Sonoma County's retirement system has come under scrutiny with the disclosure of pension records showing sharply escalating average pensions for newer retirees. That trend — and the two latest rounds of borrowing used to support it — has fueled a more than 300 percent rise in taxpayer costs since 2001 and restricted the county's ability to fund a range of public services.

Political interest in public pensions nationwide has drawn attention to the debate on the five-year effort by the Governmental Accounting Standards Board to overhaul pension accounting rules for state and local governments.

The stakes are high in part because similar changes decades ago in the private sector were a factor — some say a key factor — in opening up company books and heralding the widespread demise of private defined-benefit pension plans.

Government officials shrug off that comparison, saying their retirement costs long have been disclosed, even if in ways confounding to the general public. Greater scrutiny is not likely to set off a similar exodus, they said.

The accounting board is set to take public input on its recommendations at a hearing in San Francisco on Thursday. The final set of rules is due in June and would take effect for many governments starting in the 2012-2013 fiscal year.

The reporting standard is one of several closely watched pension accounting proposals being developed by the board. Government critics say the new rules are needed to unmask the total amount of unfunded promises to public-sector workers, which often appear in separate sheets and figures in government reports.

Under the new reporting standard, the total unfunded liability would be highlighted at the front of the financial books for all to see. Pension accounting experts say the reporting change is a significant one.

"It's becoming a balance sheet item rather than just a footnote. That's a fundamental shift," said Bill Karbon, vice president and director of compliance at the CBIZ Benefits and Insurance Inc., a national consulting firm.

Another consultant told Sonoma County pension officials and county leaders this week that the reporting change is not expected to have a profound impact on credit ratings. The relationship with balanced budget requirements is not yet clear, the consultant said.

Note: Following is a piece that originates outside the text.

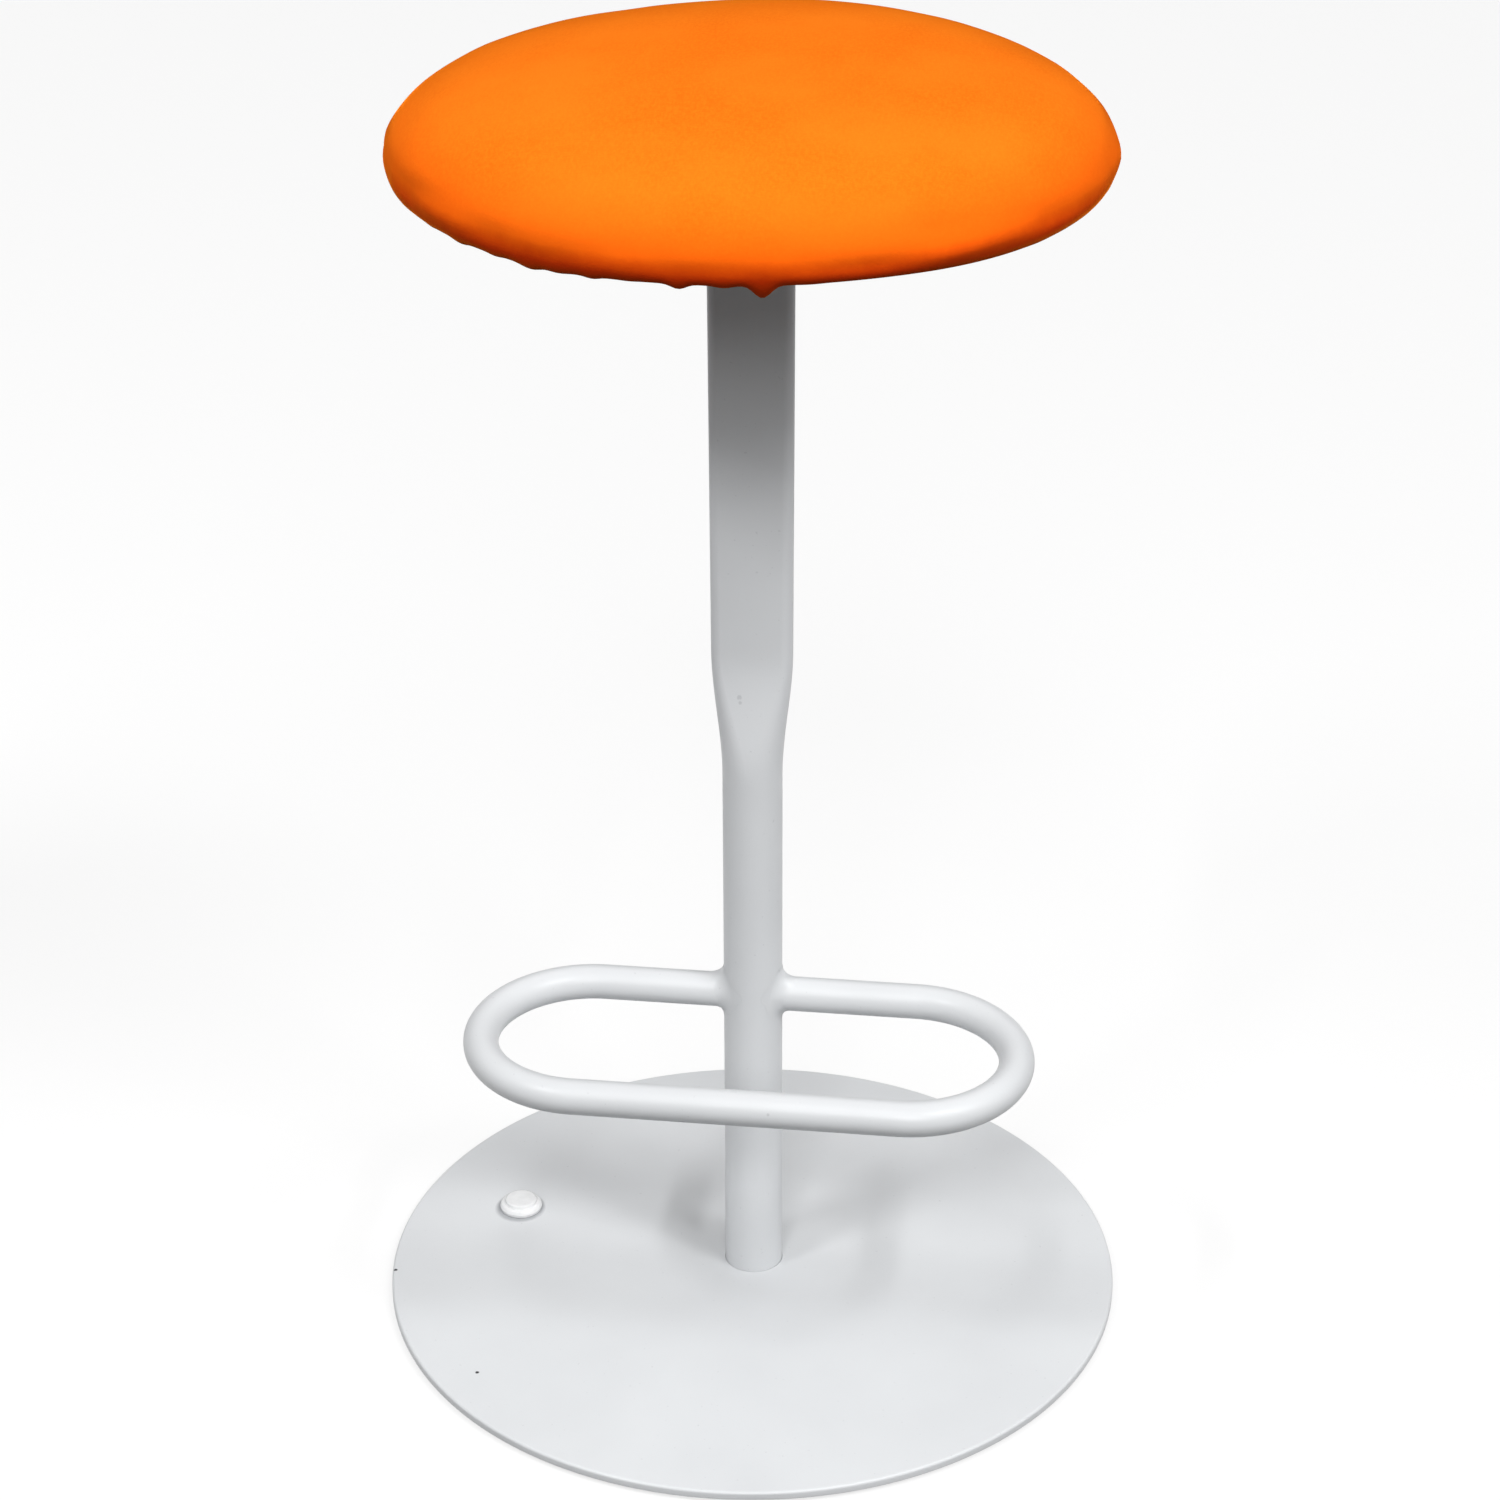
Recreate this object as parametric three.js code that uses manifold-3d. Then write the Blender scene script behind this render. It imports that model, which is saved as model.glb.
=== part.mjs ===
// Counter stool: a round padded seat on a steel column, a disc base and a loop footrest.
// Millimetres, +Z up. The origin is the centre of the disc on the floor, and -Y is the front.
import * as THREE from "three";
import { mergeVertices } from "three/addons/utils/BufferGeometryUtils.js";
import Module from "manifold-3d";

const wasm = await Module();
wasm.setup();

// Clearances and cutters
const gap = 0.3; // between pieces that are welded, pressed or screwed together
const overrun = 2; // how far a cutter runs past the face that it cuts
const mergeWithin = 1e-4; // points of one mesh that lie closer than this are the same point
const fullTurn = 2 * Math.PI;

// Disc base: a laser-cut plate with a rounded top edge, standing on five glides and a leveller
const plate = { radius: 215, thickness: 5, edgeRound: 1.6, footBevel: 2.4 };
const glide = { radius: 12, height: 2.5, bevel: 0.6, stemRadius: 3.5, stemLength: 3, edgeInset: 21 };
const leveller = {
  edgeInset: 62, // from the disc's rim to the screw's axis
  angle: THREE.MathUtils.degToRad(165), // round from +X, seen from above
  screwRadius: 4,
  tipRadius: 3,
  tipLength: 1.2,
  slotWidth: 1.4,
  slotDepth: 1.5,
  footRadius: 12,
};
const lockNut = { flats: 13, height: 4 };
const cap = { radius: 12.8, topRadius: 9.4, wall: 1, edgeRound: 2.2 };

// Column: a round tube, pressed flat above the taper, so that its wall keeps its length all round
const column = {
  radius: 16.85,
  wall: 2.6,
  setback: 7, // the column stands behind the disc's centre
  footRecess: 0.8,
  taperStart: 336,
  taperLength: 76,
  shoulderThickness: 13,
  topThickness: 10.2,
};

// Footrest: a tube bent into a long loop, welded to both sides of the column
const footrest = {
  height: 193,
  straight: 180,
  bendRadius: 61.3,
  radius: 10,
  wall: 2,
  sideways: 4.6, // how far right of the column the loop's middle lies
};
const weld = { leg: 3.6, hollowShare: 0.45 }; // how far the bead's face is drawn in, of its leg

// Seat: mounting plate, plywood board, foam and a fabric cover gathered under the board
const seat = { height: 750, radius: 188, crown: 49.3, roll: 12, rollIn: 7, rimPadding: 16.5 };
const cover = { thickness: 1.5, hemWidth: 32, gatherDepth: 2.2, gatherDraw: 2.6, elasticRadius: 1.2 };
const board = { thickness: 12, edgeRound: 2.5 };
const mountPlate = { radius: 80, thickness: 4, edgeRound: 1 };
const screw = { radius: 3, headRadius: 5.5, headHeight: 3.3, socketFlats: 4, socketDepth: 2, circle: 60 };
const washer = { radius: 7, thickness: 1.2 };
const teeNut = { flangeRadius: 9.5, flangeThickness: 1.2, barrelRadius: 3.9, barrelLength: 9 };

// How finely round things are cut
const facets = { disc: 80, tube: 32, bar: 20, bend: 14, seat: 36, small: 16 };
const gathers = { count: 36, pointsEach: 2 };
const glidePlaces = 6; // the leveller takes one of them
const screwPlaces = 4;

// Levels that follow from the sizes above
const plateBottom = glide.height;
const plateTop = plateBottom + plate.thickness;
const seatWidest = seat.height - seat.crown;
const hemOuter = seatWidest - seat.roll;
const hemInner = hemOuter + cover.thickness;
const boardBottom = hemInner + gap;
const boardTop = boardBottom + board.thickness;
const boardRadius = seat.radius - seat.rimPadding;
const hemOpening = boardRadius - cover.hemWidth;
const mountTop = boardBottom - gap;
const mountBottom = mountTop - mountPlate.thickness;
const columnTop = mountBottom - gap;
const columnFoot = plateBottom + column.footRecess;

// Solids and meshes

function solidOf(geometry) {
  const bare = geometry.clone();
  for (const name of Object.keys(bare.attributes)) {
    if (name !== "position") bare.deleteAttribute(name);
  }
  const merged = mergeVertices(bare, mergeWithin);
  return new wasm.Manifold(
    new wasm.Mesh({
      numProp: 3,
      vertProperties: merged.attributes.position.array,
      triVerts: new Uint32Array(merged.index.array),
    }),
  );
}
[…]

The increased reporting workload is, however.

"The new rules are going to complicate your life," Paul Angelo, senior vice president with The Segal Company and actuary for Sonoma County's pension system, told retirement board members and county officials gathered Wednesday at the upscale Healdsburg Hotel.

Angelo and other experts interviewed this week said they don't expect the change to directly affect the amount taxpayers are obligated to contribute to public pension systems annually. Responsibility for setting those contribution levels will remain with retirement boards and their actuaries.

The exception would be governments with insufficient existing and projected investments to meet benefits for current workers, retirees and their beneficiaries.

In those cases, the accounting board's complex solution could ultimately result in the adoption of lower expected rates of return and hikes in taxpayer contributions.

Such changes aren't on the horizon for Sonoma County's pension system, officials stressed this week.

"I think we're going to be putting a big number on our balance sheet," Donna Dunk, the county's interim financial chief, conceded during the pension board meeting.

In follow-up interview she added that the county has dealt with such accounting changes in the past.

"What I've seen is they come in, we get used it, the rating agencies get used to it. A lot of the things we feared didn't happen," she said.

But critics argue that inadequate funding policies and overly optimistic assumptions about investment earnings have failed to cover obligations to public retirees. The full disclosures will show how unfunded liability can rise based on decisions about benefits and other financial moves tied to pensions, they say.

"That's the big, big change," said Dickerson, the Mendocino financial analyst. "In the past, the impact of the decisions made by the Board of Supervisors didn't get reported while they were in office. Now there will be reporting on decisions that created the debt," he said.

"That starts to create pressure. That's the bloodbath I'm talking about," he said.